Repeat only the lines running from the beginning of the material through the line that contains "# ---- Buttons".

** Data lines **
◇ ◇ ◇

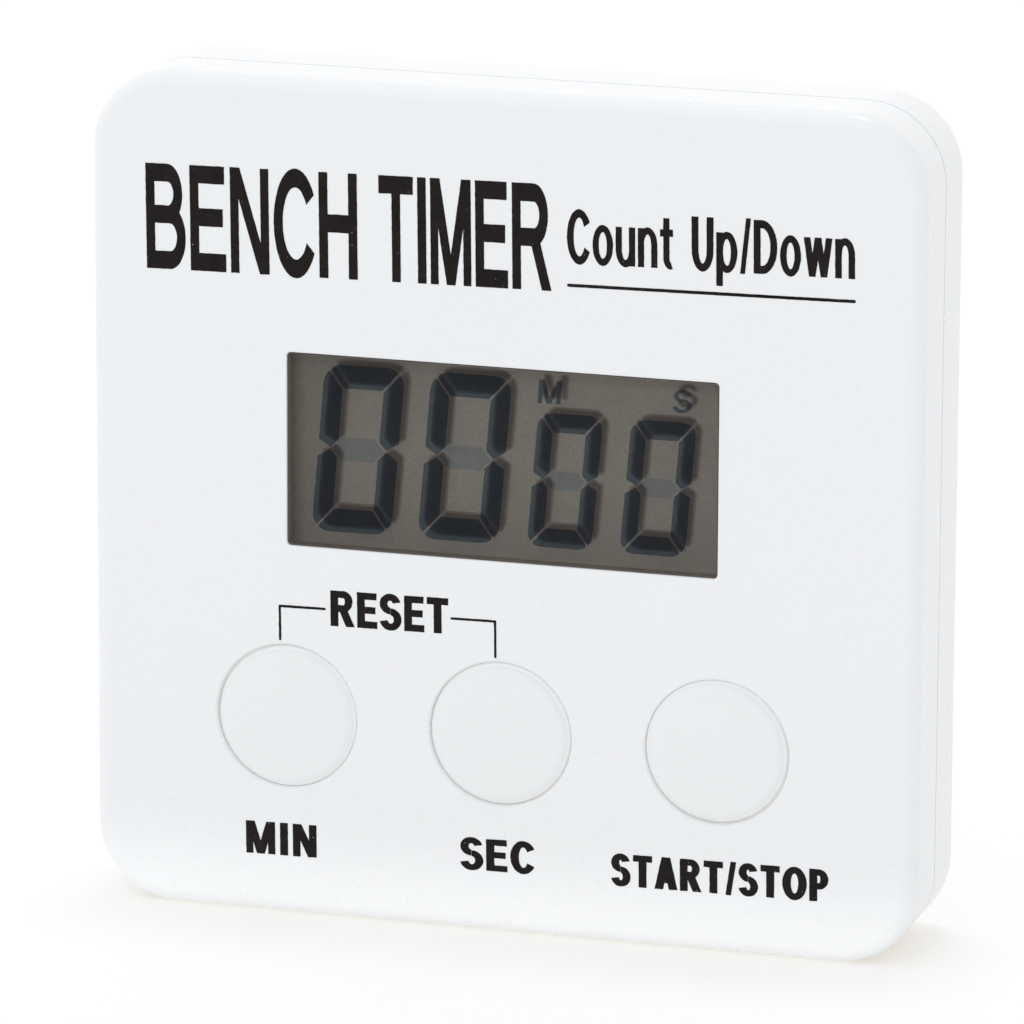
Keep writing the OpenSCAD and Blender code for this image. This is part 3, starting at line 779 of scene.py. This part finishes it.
def window_lens():
    """A polished block that fills the window, on a flange behind it."""
    edge = 0.08
    gap = -0.05
    flange_start = LENS_DEPTH + 0.02
    front = arc(gap - edge, edge, edge, -90, 0, 3)
    profile = front + [(gap, flange_start), (LENS_FLANGE, flange_start), (LENS_FLANGE, WALL)]
    lens = lofted("lens", lambda m: window_outline(m, 0.25), profile)
    return place(lens, "window_lens_clear", "root", LENS, "lens", "window_lens")


# ---- Buttons ----

def button(node, body):
    """A shallow crowned cap with a soft edge, a retaining flange and a stem."""
    low, high = node_box(node)
    x, z = (low.x + high.x) / 2, (low.z + high.z) / 2
    edge = 0.9
    crown = 0.12
    crown_steps = 8
    flat_r = CAP_R - edge
    top = [(flat_r * i / crown_steps, -CAP_PROUD + crown * (i / crown_steps) ** 2)
           for i in range(1, crown_steps + 1)]
    rim = arc(flat_r, -CAP_PROUD + crown + edge, edge, -80, 0, 14)
    under = CAP_FLANGE_DEPTH + CAP_FLANGE_T
    flange = [(CAP_R, CAP_FLANGE_DEPTH), (CAP_FLANGE_R, CAP_FLANGE_DEPTH), (CAP_FLANGE_R, under)]
    hollow_r = CAP_R - CAP_WALL
    hollow = [(hollow_r, under), (hollow_r, CAP_WALL), (STEM_R, CAP_WALL)]
    stem = [(STEM_R, STEM_END - STEM_CHAMFER), (STEM_R - STEM_CHAMFER, STEM_END)]
    profile = top + rim + flange + hollow + stem
    cap = lofted("cap", round_outline(x, z, 128), profile)
    return place(cap, node + "_cap", body, BUTTON_PLASTIC, "button_plastic", node)


# ---- Stand, door and magnets ----

def kickstand():
    """Two legs with round hinge ends and heels, joined by a foot bar with grip ribs."""
    half_t = STAND_T / 2
    parts = [stand_leg(side) for side in (-1, 1)]
    foot_half_w = STAND_HALF_W - 1
    foot = block(-foot_half_w, foot_half_w, STAND_BOTTOM, STAND_BOTTOM + FOOT_H,
                 PIVOT_DEPTH - half_t, PIVOT_DEPTH + half_t)
    pins = [bar_along_x(STAND_HALF_W - 1, STAND_HALF_W + PIN_REACH, PIN_R, PIVOT_DEPTH, PIVOT_Z),
            bar_along_x(-STAND_HALF_W - PIN_REACH, 1 - STAND_HALF_W, PIN_R, PIVOT_DEPTH, PIVOT_Z)]
    join(foot, parts)
    ribs = [block(-6, 6, STAND_BOTTOM + z, STAND_BOTTOM + z + 0.5, CASE_DEPTH - 0.25, CASE_DEPTH + 1)
            for z in (1.2, 2.4, 3.6)]
    cut(foot, ribs)
    soften(foot, 0.2)
    join(foot, pins)
    return place(foot, "kickstand_moulding", "stand", CASE_PLASTIC, "case_plastic", "kickstand")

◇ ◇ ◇

** Answer to this problem **
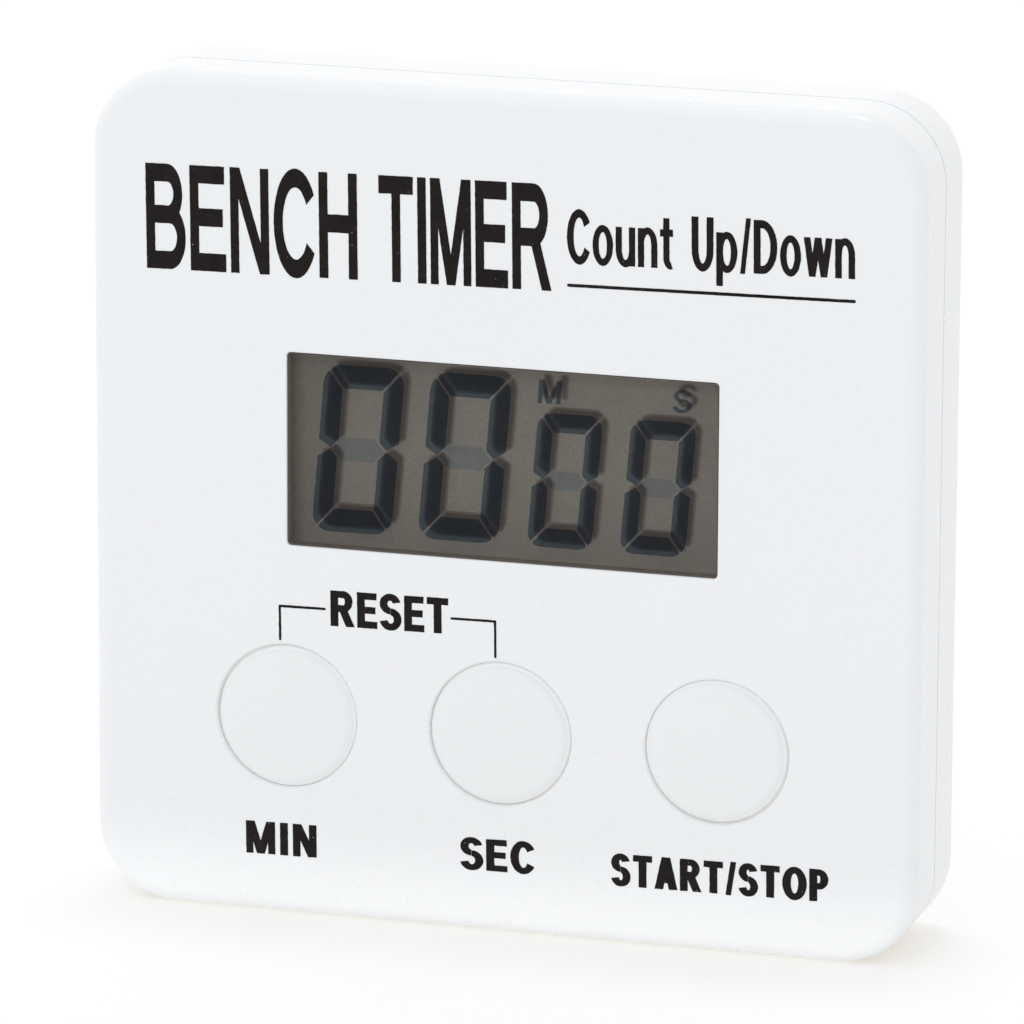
Keep writing the OpenSCAD and Blender code for this image. This is part 3, starting at line 779 of scene.py. This part finishes it.
def window_lens():
    """A polished block that fills the window, on a flange behind it."""
    edge = 0.08
    gap = -0.05
    flange_start = LENS_DEPTH + 0.02
    front = arc(gap - edge, edge, edge, -90, 0, 3)
    profile = front + [(gap, flange_start), (LENS_FLANGE, flange_start), (LENS_FLANGE, WALL)]
    lens = lofted("lens", lambda m: window_outline(m, 0.25), profile)
    return place(lens, "window_lens_clear", "root", LENS, "lens", "window_lens")


# ---- Buttons ----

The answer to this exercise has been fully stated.